##### Supplied data

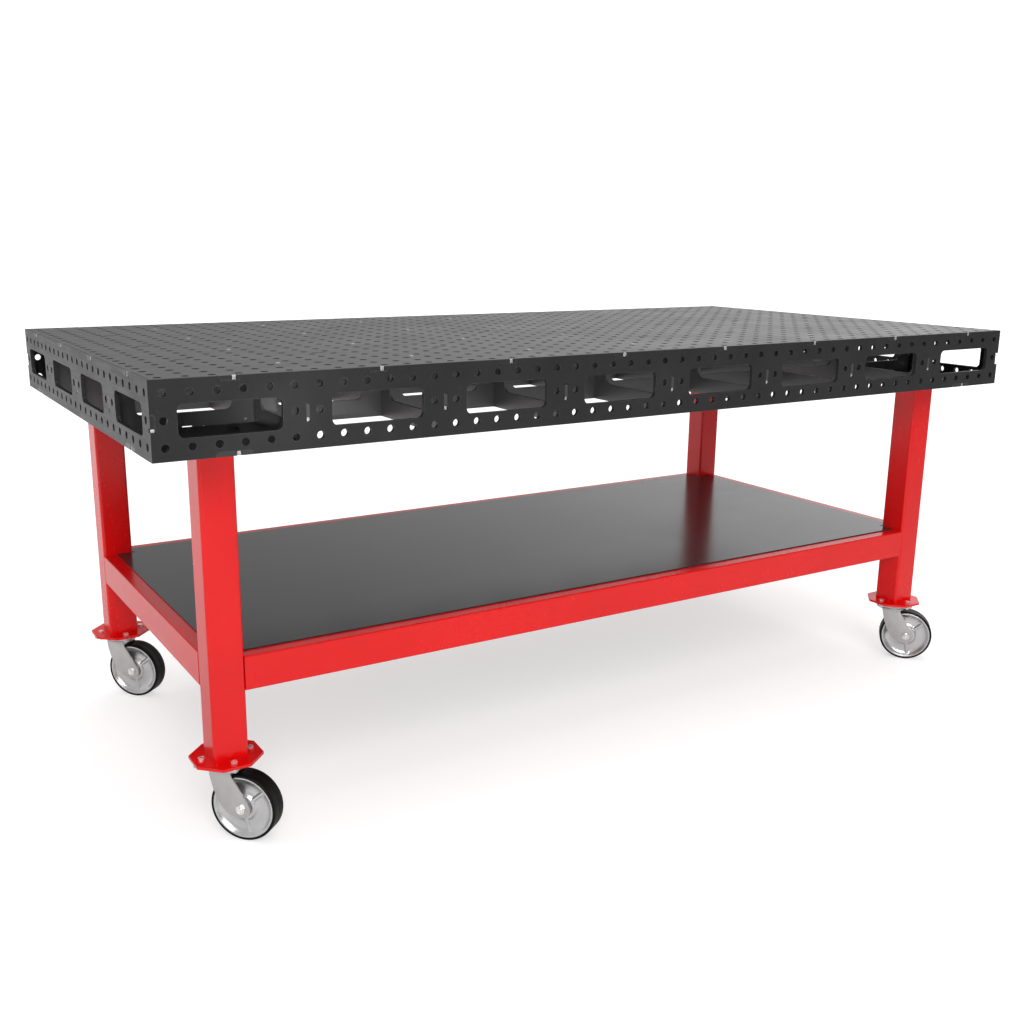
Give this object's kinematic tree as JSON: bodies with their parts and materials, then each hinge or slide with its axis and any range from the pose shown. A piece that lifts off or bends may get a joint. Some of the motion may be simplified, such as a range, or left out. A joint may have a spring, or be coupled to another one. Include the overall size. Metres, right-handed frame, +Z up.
{
  "type": "welding table",
  "caption": "Perforated steel fixture table on square tube legs with swivel casters, windowed side skirts, an egg-crate of ribs and a lower shelf.",
  "frame": {"origin": "on the floor under the middle of the table top", "axes": "+X along the length of the table, +Y from the front skirt to the back skirt, +Z up"},
  "size_m": [2.4384, 1.2192, 1.016],
  "materials": {
    "bare_steel": "dark blackened steel, satin",
    "rib_steel": "dark blackened steel, satin",
    "red_coat": "glossy powder coat",
    "shelf_sheet": "near-black sheet, satin gloss",
    "zinc_steel": "bright zinc plate",
    "bolt_steel": "zinc plated fasteners",
    "black_oxide": "black oxide fasteners",
    "cast_core": "silver painted casting",
    "tyre_rubber": "smooth black tread",
    "weld_metal": "bright weld beads"
  },
  "bodies": {
    "table": {"top_plate": "bare_steel", "skirt_front": "bare_steel", "skirt_back": "bare_steel", "skirt_left": "bare_steel", "skirt_right": "bare_steel", "rib_long_1": "rib_steel", "rib_long_2": "rib_steel", "rib_long_3": "rib_steel", "rib_cross_1": "rib_steel", "rib_cross_2": "rib_steel", "rib_cross_3": "rib_steel", "rib_cross_4": "rib_steel", "rib_cross_5": "rib_steel", "rib_cross_6": "rib_steel", "rib_cross_7": "rib_steel", "corner_plate_fl": "rib_steel", "leg_tube_fl": "red_coat", "leg_foot_plate_fl": "red_coat", "caster_plate_fl": "zinc_steel", "corner_plate_fr": "rib_steel", "leg_tube_fr": "red_coat", "leg_foot_plate_fr": "red_coat", "caster_plate_fr": "zinc_steel", "corner_plate_bl": "rib_steel", "leg_tube_bl": "red_coat", "leg_foot_plate_bl": "red_coat", "caster_plate_bl": "zinc_steel", "corner_plate_br": "rib_steel", "leg_tube_br": "red_coat", "leg_foot_plate_br": "red_coat", "caster_plate_br": "zinc_steel", "leg_top_flanges": "red_coat", "caster_kingpins": "bolt_steel", "rail_front": "red_coat", "rail_back": "red_coat", "rail_left": "red_coat", "rail_right": "red_coat", "shelf_panel": "shelf_sheet", "foot_bolts": "bolt_steel", "foot_nuts": "bolt_steel", "flange_bolts": "black_oxide", "tack_welds": "weld_metal"},
    "swivel_fl": {"caster_fork_fl": "zinc_steel", "caster_axle_fl": "bolt_steel"},
    "wheel_fl": {"wheel_core_fl": "cast_core", "wheel_tyre_fl": "tyre_rubber"},
    "swivel_fr": {"caster_fork_fr": "zinc_steel", "caster_axle_fr": "bolt_steel"},
    "wheel_fr": {"wheel_core_fr": "cast_core", "wheel_tyre_fr": "tyre_rubber"},
    "swivel_bl": {"caster_fork_bl": "zinc_steel", "caster_axle_bl": "bolt_steel"},
    "wheel_bl": {"wheel_core_bl": "cast_core", "wheel_tyre_bl": "tyre_rubber"},
    "swivel_br": {"caster_fork_br": "zinc_steel", "caster_axle_br": "bolt_steel"},
    "wheel_br": {"wheel_core_br": "cast_core", "wheel_tyre_br": "tyre_rubber"}
  },
  "joints": [
    {"name": "caster_swivel_fl", "type": "hinge", "parent": "table", "child": "swivel_fl", "pos_m": [-1.06363, -0.45403, 0.1685], "axis": [0, 0, 1], "continuous": true},
    {"name": "wheel_roll_fl", "type": "hinge", "parent": "swivel_fl", "child": "wheel_fl", "pos_m": [-1.03328, -0.48725, 0.0762], "axis": [0.7385, 0.6743, 0], "continuous": true},
    {"name": "caster_swivel_fr", "type": "hinge", "parent": "table", "child": "swivel_fr", "pos_m": [1.06363, -0.45403, 0.1685], "axis": [0, 0, 1], "continuous": true},
    {"name": "wheel_roll_fr", "type": "hinge", "parent": "swivel_fr", "child": "wheel_fr", "pos_m": [1.09397, -0.48725, 0.0762], "axis": [0.7385, 0.6743, 0], "continuous": true},
    {"name": "caster_swivel_bl", "type": "hinge", "parent": "table", "child": "swivel_bl", "pos_m": [-1.06363, 0.45403, 0.1685], "axis": [0, 0, 1], "continuous": true},
    {"name": "wheel_roll_bl", "type": "hinge", "parent": "swivel_bl", "child": "wheel_bl", "pos_m": [-1.03328, 0.42079, 0.0762], "axis": [0.7385, 0.6743, 0], "continuous": true},
    {"name": "caster_swivel_br", "type": "hinge", "parent": "table", "child": "swivel_br", "pos_m": [1.06363, 0.45403, 0.1685], "axis": [0, 0, 1], "continuous": true},
    {"name": "wheel_roll_br", "type": "hinge", "parent": "swivel_br", "child": "wheel_br", "pos_m": [1.09397, 0.42079, 0.0762], "axis": [0.7385, 0.6743, 0], "continuous": true}
  ]
}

##########

Your goal:
Restate the whole of the material exactly.

Written response:
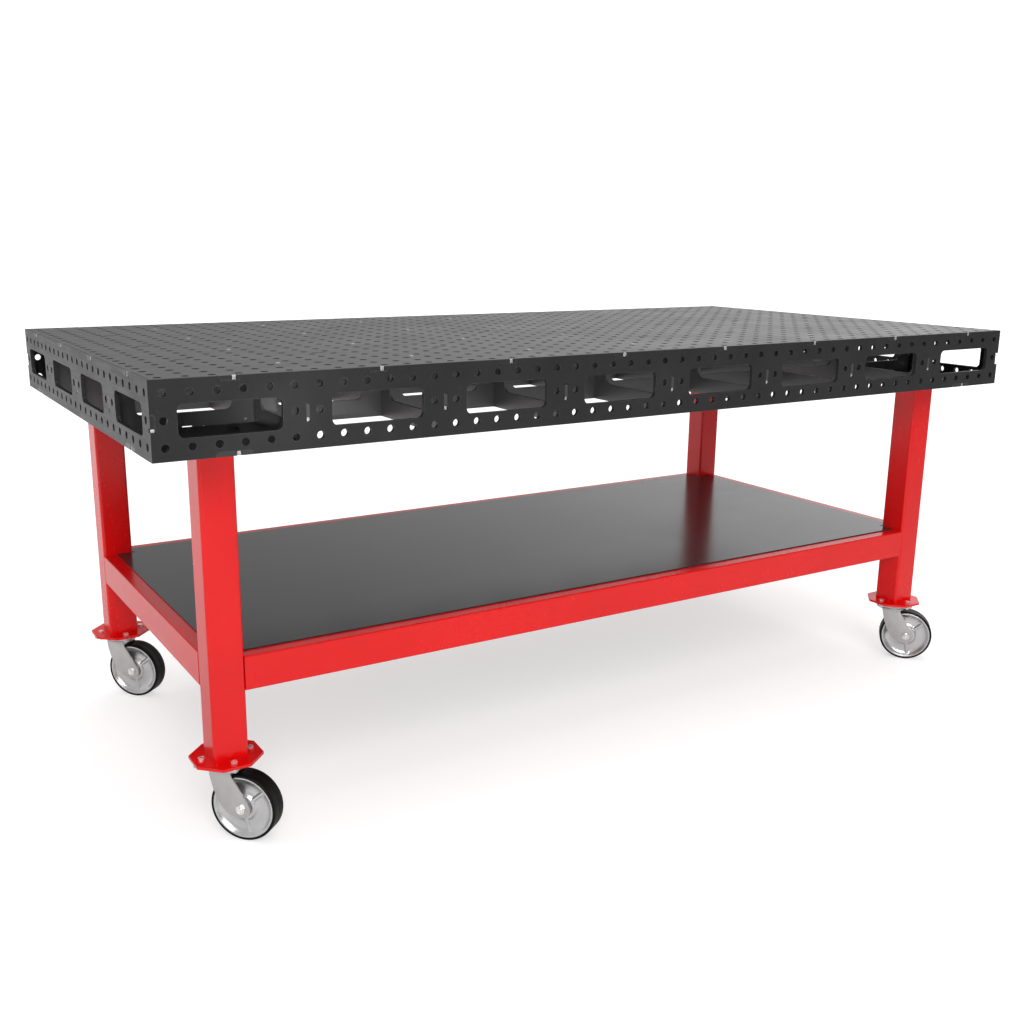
Give this object's kinematic tree as JSON: bodies with their parts and materials, then each hinge or slide with its axis and any range from the pose shown. A piece that lifts off or bends may get a joint. Some of the motion may be simplified, such as a range, or left out. A joint may have a spring, or be coupled to another one. Include the overall size. Metres, right-handed frame, +Z up.
{
  "type": "welding table",
  "caption": "Perforated steel fixture table on square tube legs with swivel casters, windowed side skirts, an egg-crate of ribs and a lower shelf.",
  "frame": {"origin": "on the floor under the middle of the table top", "axes": "+X along the length of the table, +Y from the front skirt to the back skirt, +Z up"},
  "size_m": [2.4384, 1.2192, 1.016],
  "materials": {
    "bare_steel": "dark blackened steel, satin",
    "rib_steel": "dark blackened steel, satin",
    "red_coat": "glossy powder coat",
    "shelf_sheet": "near-black sheet, satin gloss",
    "zinc_steel": "bright zinc plate",
    "bolt_steel": "zinc plated fasteners",
    "black_oxide": "black oxide fasteners",
    "cast_core": "silver painted casting",
    "tyre_rubber": "smooth black tread",
    "weld_metal": "bright weld beads"
  },
  "bodies": {
    "table": {"top_plate": "bare_steel", "skirt_front": "bare_steel", "skirt_back": "bare_steel", "skirt_left": "bare_steel", "skirt_right": "bare_steel", "rib_long_1": "rib_steel", "rib_long_2": "rib_steel", "rib_long_3": "rib_steel", "rib_cross_1": "rib_steel", "rib_cross_2": "rib_steel", "rib_cross_3": "rib_steel", "rib_cross_4": "rib_steel", "rib_cross_5": "rib_steel", "rib_cross_6": "rib_steel", "rib_cross_7": "rib_steel", "corner_plate_fl": "rib_steel", "leg_tube_fl": "red_coat", "leg_foot_plate_fl": "red_coat", "caster_plate_fl": "zinc_steel", "corner_plate_fr": "rib_steel", "leg_tube_fr": "red_coat", "leg_foot_plate_fr": "red_coat", "caster_plate_fr": "zinc_steel", "corner_plate_bl": "rib_steel", "leg_tube_bl": "red_coat", "leg_foot_plate_bl": "red_coat", "caster_plate_bl": "zinc_steel", "corner_plate_br": "rib_steel", "leg_tube_br": "red_coat", "leg_foot_plate_br": "red_coat", "caster_plate_br": "zinc_steel", "leg_top_flanges": "red_coat", "caster_kingpins": "bolt_steel", "rail_front": "red_coat", "rail_back": "red_coat", "rail_left": "red_coat", "rail_right": "red_coat", "shelf_panel": "shelf_sheet", "foot_bolts": "bolt_steel", "foot_nuts": "bolt_steel", "flange_bolts": "black_oxide", "tack_welds": "weld_metal"},
    "swivel_fl": {"caster_fork_fl": "zinc_steel", "caster_axle_fl": "bolt_steel"},
    "wheel_fl": {"wheel_core_fl": "cast_core", "wheel_tyre_fl": "tyre_rubber"},
    "swivel_fr": {"caster_fork_fr": "zinc_steel", "caster_axle_fr": "bolt_steel"},
    "wheel_fr": {"wheel_core_fr": "cast_core", "wheel_tyre_fr": "tyre_rubber"},
    "swivel_bl": {"caster_fork_bl": "zinc_steel", "caster_axle_bl": "bolt_steel"},
    "wheel_bl": {"wheel_core_bl": "cast_core", "wheel_tyre_bl": "tyre_rubber"},
    "swivel_br": {"caster_fork_br": "zinc_steel", "caster_axle_br": "bolt_steel"},
    "wheel_br": {"wheel_core_br": "cast_core", "wheel_tyre_br": "tyre_rubber"}
  },
  "joints": [
    {"name": "caster_swivel_fl", "type": "hinge", "parent": "table", "child": "swivel_fl", "pos_m": [-1.06363, -0.45403, 0.1685], "axis": [0, 0, 1], "continuous": true},
    {"name": "wheel_roll_fl", "type": "hinge", "parent": "swivel_fl", "child": "wheel_fl", "pos_m": [-1.03328, -0.48725, 0.0762], "axis": [0.7385, 0.6743, 0], "continuous": true},
    {"name": "caster_swivel_fr", "type": "hinge", "parent": "table", "child": "swivel_fr", "pos_m": [1.06363, -0.45403, 0.1685], "axis": [0, 0, 1], "continuous": true},
    {"name": "wheel_roll_fr", "type": "hinge", "parent": "swivel_fr", "child": "wheel_fr", "pos_m": [1.09397, -0.48725, 0.0762], "axis": [0.7385, 0.6743, 0], "continuous": true},
    {"name": "caster_swivel_bl", "type": "hinge", "parent": "table", "child": "swivel_bl", "pos_m": [-1.06363, 0.45403, 0.1685], "axis": [0, 0, 1], "continuous": true},
    {"name": "wheel_roll_bl", "type": "hinge", "parent": "swivel_bl", "child": "wheel_bl", "pos_m": [-1.03328, 0.42079, 0.0762], "axis": [0.7385, 0.6743, 0], "continuous": true},
    {"name": "caster_swivel_br", "type": "hinge", "parent": "table", "child": "swivel_br", "pos_m": [1.06363, 0.45403, 0.1685], "axis": [0, 0, 1], "continuous": true},
    {"name": "wheel_roll_br", "type": "hinge", "parent": "swivel_br", "child": "wheel_br", "pos_m": [1.09397, 0.42079, 0.0762], "axis": [0.7385, 0.6743, 0], "continuous": true}
  ]
}